┌──
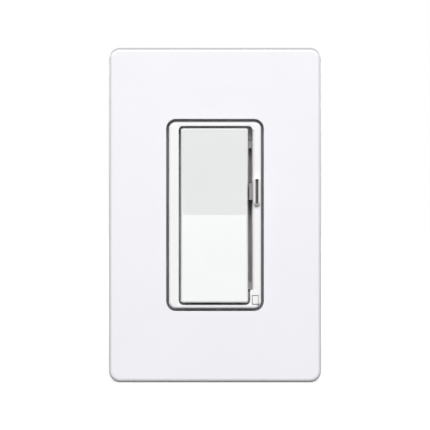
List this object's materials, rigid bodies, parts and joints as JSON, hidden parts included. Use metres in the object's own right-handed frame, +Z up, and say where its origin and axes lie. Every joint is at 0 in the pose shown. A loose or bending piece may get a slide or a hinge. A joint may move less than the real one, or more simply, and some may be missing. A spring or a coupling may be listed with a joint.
{
  "type": "smart dimmer switch",
  "caption": "Paddle dimmer switch for a one-gang wall box: rocking paddle, side slider, pull-out service tab, screwless wall plate and rear housing with screw terminals.",
  "frame": {"origin": "midway between the two box screws, on the rear face of the mounting strap, which is the wall plane", "axes": "+Z up, +Y into the wall, +X to the right as the user faces the switch"},
  "size_m": [0.0756, 0.0413, 0.119],
  "materials": {
    "gloss_white": "moulded gloss white, UV-stable thermoplastic",
    "satin_white": "moulded satin white nylon",
    "housing_black": "moulded fine-textured black flame-retardant thermoplastic",
    "strap_aluminium": "punched and formed sheet, mill finish",
    "zinc_steel": "zinc plated",
    "green_screw": "green dyed zinc plate",
    "brass": "plain brass",
    "tinned_steel": "tin-plated folded sheet",
    "spring_bronze": "phosphor bronze strip",
    "copper_wire": "enamelled copper",
    "board_green": "glass-epoxy board with green solder mask",
    "switch_black": "moulded black nylon",
    "phenolic": "punched phenolic board",
    "polyester_film": "clear amber film",
    "silicone_pad": "grey filled silicone",
    "epoxy_black": "moulded black epoxy",
    "epoxy_blue": "dipped blue epoxy",
    "film_yellow": "moulded yellow case",
    "clear_acrylic": "clear moulded acrylic",
    "led_yellow": "phosphor-filled resin",
    "ferrite": "sintered ferrite"
  },
  "bodies": {
    "housing": {"wallplate_cover": "gloss_white", "wallplate_adapter": "satin_white", "adapter_screws": "zinc_steel", "box_screws": "zinc_steel", "yoke": "strap_aluminium", "ground_screw": "green_screw", "bezel_frame": "gloss_white", "paddle_axle": "zinc_steel", "upper_switch_body": "switch_black", "lower_switch_body": "switch_black", "slide_pot_housing": "switch_black", "slide_pot_track": "phenolic", "air_gap_contacts": "brass", "rear_housing": "housing_black", "housing_screws": "zinc_steel", "terminal_plates": "brass", "terminal_clamps": "brass", "terminal_screws": "brass", "control_board": "board_green", "power_board": "board_green", "insulator_film": "polyester_film", "thermal_pad": "silicone_pad", "power_transistors": "epoxy_black", "transistor_clamp": "zinc_steel", "clamp_screw": "zinc_steel", "radio_module": "tinned_steel", "control_chip": "epoxy_black", "status_led": "led_yellow", "light_pipe": "clear_acrylic", "antenna": "spring_bronze", "board_header": "switch_black", "board_socket": "switch_black", "choke_core": "ferrite", "choke_winding": "copper_wire", "film_capacitor": "film_yellow", "storage_capacitor": "epoxy_black", "varistor": "epoxy_blue", "thermal_fuse": "tinned_steel"},
    "paddle": {"paddle": "gloss_white"},
    "upper_plunger": {"upper_switch_plunger": "switch_black"},
    "lower_plunger": {"lower_switch_plunger": "switch_black"},
    "slider": {"slider_knob": "gloss_white", "slide_pot_lever": "switch_black", "wiper_contacts": "spring_bronze"},
    "air_gap": {"air_gap_tab": "gloss_white", "air_gap_bridge": "spring_bronze"}
  },
  "joints": [
    {"name": "paddle_rock", "type": "hinge", "parent": "housing", "child": "paddle", "pos_m": [0, -0.0034, 0], "axis": [1, 0, 0], "range_deg": [-2.5, 2.5], "stiffness_Nm_per_rad": 0.3},
    {"name": "upper_press", "type": "slide", "parent": "housing", "child": "upper_plunger", "axis": [0, 1, 0], "range_m": [-0.0008, 0.0008]},
    {"name": "lower_press", "type": "slide", "parent": "housing", "child": "lower_plunger", "axis": [0, 1, 0], "range_m": [-0.0008, 0.0008]},
    {"name": "slider_travel", "type": "slide", "parent": "housing", "child": "slider", "axis": [0, 0, 1], "range_m": [-0.0308, 0.0142]},
    {"name": "air_gap_pull", "type": "slide", "parent": "housing", "child": "air_gap", "axis": [0, -1, 0], "range_m": [0, 0.003]}
  ],
  "couplings": [
    {"joint": "upper_press", "follows": "paddle_rock", "m_per_rad": -0.018},
    {"joint": "lower_press", "follows": "paddle_rock", "m_per_rad": 0.018}
  ]
}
└──
→ **Task to complete**
All of the material must be reproduced exactly.

→ **Finished task**
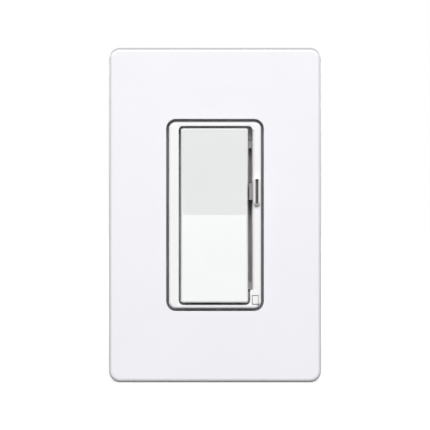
List this object's materials, rigid bodies, parts and joints as JSON, hidden parts included. Use metres in the object's own right-handed frame, +Z up, and say where its origin and axes lie. Every joint is at 0 in the pose shown. A loose or bending piece may get a slide or a hinge. A joint may move less than the real one, or more simply, and some may be missing. A spring or a coupling may be listed with a joint.
{
  "type": "smart dimmer switch",
  "caption": "Paddle dimmer switch for a one-gang wall box: rocking paddle, side slider, pull-out service tab, screwless wall plate and rear housing with screw terminals.",
  "frame": {"origin": "midway between the two box screws, on the rear face of the mounting strap, which is the wall plane", "axes": "+Z up, +Y into the wall, +X to the right as the user faces the switch"},
  "size_m": [0.0756, 0.0413, 0.119],
  "materials": {
    "gloss_white": "moulded gloss white, UV-stable thermoplastic",
    "satin_white": "moulded satin white nylon",
    "housing_black": "moulded fine-textured black flame-retardant thermoplastic",
    "strap_aluminium": "punched and formed sheet, mill finish",
    "zinc_steel": "zinc plated",
    "green_screw": "green dyed zinc plate",
    "brass": "plain brass",
    "tinned_steel": "tin-plated folded sheet",
    "spring_bronze": "phosphor bronze strip",
    "copper_wire": "enamelled copper",
    "board_green": "glass-epoxy board with green solder mask",
    "switch_black": "moulded black nylon",
    "phenolic": "punched phenolic board",
    "polyester_film": "clear amber film",
    "silicone_pad": "grey filled silicone",
    "epoxy_black": "moulded black epoxy",
    "epoxy_blue": "dipped blue epoxy",
    "film_yellow": "moulded yellow case",
    "clear_acrylic": "clear moulded acrylic",
    "led_yellow": "phosphor-filled resin",
    "ferrite": "sintered ferrite"
  },
  "bodies": {
    "housing": {"wallplate_cover": "gloss_white", "wallplate_adapter": "satin_white", "adapter_screws": "zinc_steel", "box_screws": "zinc_steel", "yoke": "strap_aluminium", "ground_screw": "green_screw", "bezel_frame": "gloss_white", "paddle_axle": "zinc_steel", "upper_switch_body": "switch_black", "lower_switch_body": "switch_black", "slide_pot_housing": "switch_black", "slide_pot_track": "phenolic", "air_gap_contacts": "brass", "rear_housing": "housing_black", "housing_screws": "zinc_steel", "terminal_plates": "brass", "terminal_clamps": "brass", "terminal_screws": "brass", "control_board": "board_green", "power_board": "board_green", "insulator_film": "polyester_film", "thermal_pad": "silicone_pad", "power_transistors": "epoxy_black", "transistor_clamp": "zinc_steel", "clamp_screw": "zinc_steel", "radio_module": "tinned_steel", "control_chip": "epoxy_black", "status_led": "led_yellow", "light_pipe": "clear_acrylic", "antenna": "spring_bronze", "board_header": "switch_black", "board_socket": "switch_black", "choke_core": "ferrite", "choke_winding": "copper_wire", "film_capacitor": "film_yellow", "storage_capacitor": "epoxy_black", "varistor": "epoxy_blue", "thermal_fuse": "tinned_steel"},
    "paddle": {"paddle": "gloss_white"},
    "upper_plunger": {"upper_switch_plunger": "switch_black"},
    "lower_plunger": {"lower_switch_plunger": "switch_black"},
    "slider": {"slider_knob": "gloss_white", "slide_pot_lever": "switch_black", "wiper_contacts": "spring_bronze"},
    "air_gap": {"air_gap_tab": "gloss_white", "air_gap_bridge": "spring_bronze"}
  },
  "joints": [
    {"name": "paddle_rock", "type": "hinge", "parent": "housing", "child": "paddle", "pos_m": [0, -0.0034, 0], "axis": [1, 0, 0], "range_deg": [-2.5, 2.5], "stiffness_Nm_per_rad": 0.3},
    {"name": "upper_press", "type": "slide", "parent": "housing", "child": "upper_plunger", "axis": [0, 1, 0], "range_m": [-0.0008, 0.0008]},
    {"name": "lower_press", "type": "slide", "parent": "housing", "child": "lower_plunger", "axis": [0, 1, 0], "range_m": [-0.0008, 0.0008]},
    {"name": "slider_travel", "type": "slide", "parent": "housing", "child": "slider", "axis": [0, 0, 1], "range_m": [-0.0308, 0.0142]},
    {"name": "air_gap_pull", "type": "slide", "parent": "housing", "child": "air_gap", "axis": [0, -1, 0], "range_m": [0, 0.003]}
  ],
  "couplings": [
    {"joint": "upper_press", "follows": "paddle_rock", "m_per_rad": -0.018},
    {"joint": "lower_press", "follows": "paddle_rock", "m_per_rad": 0.018}
  ]
}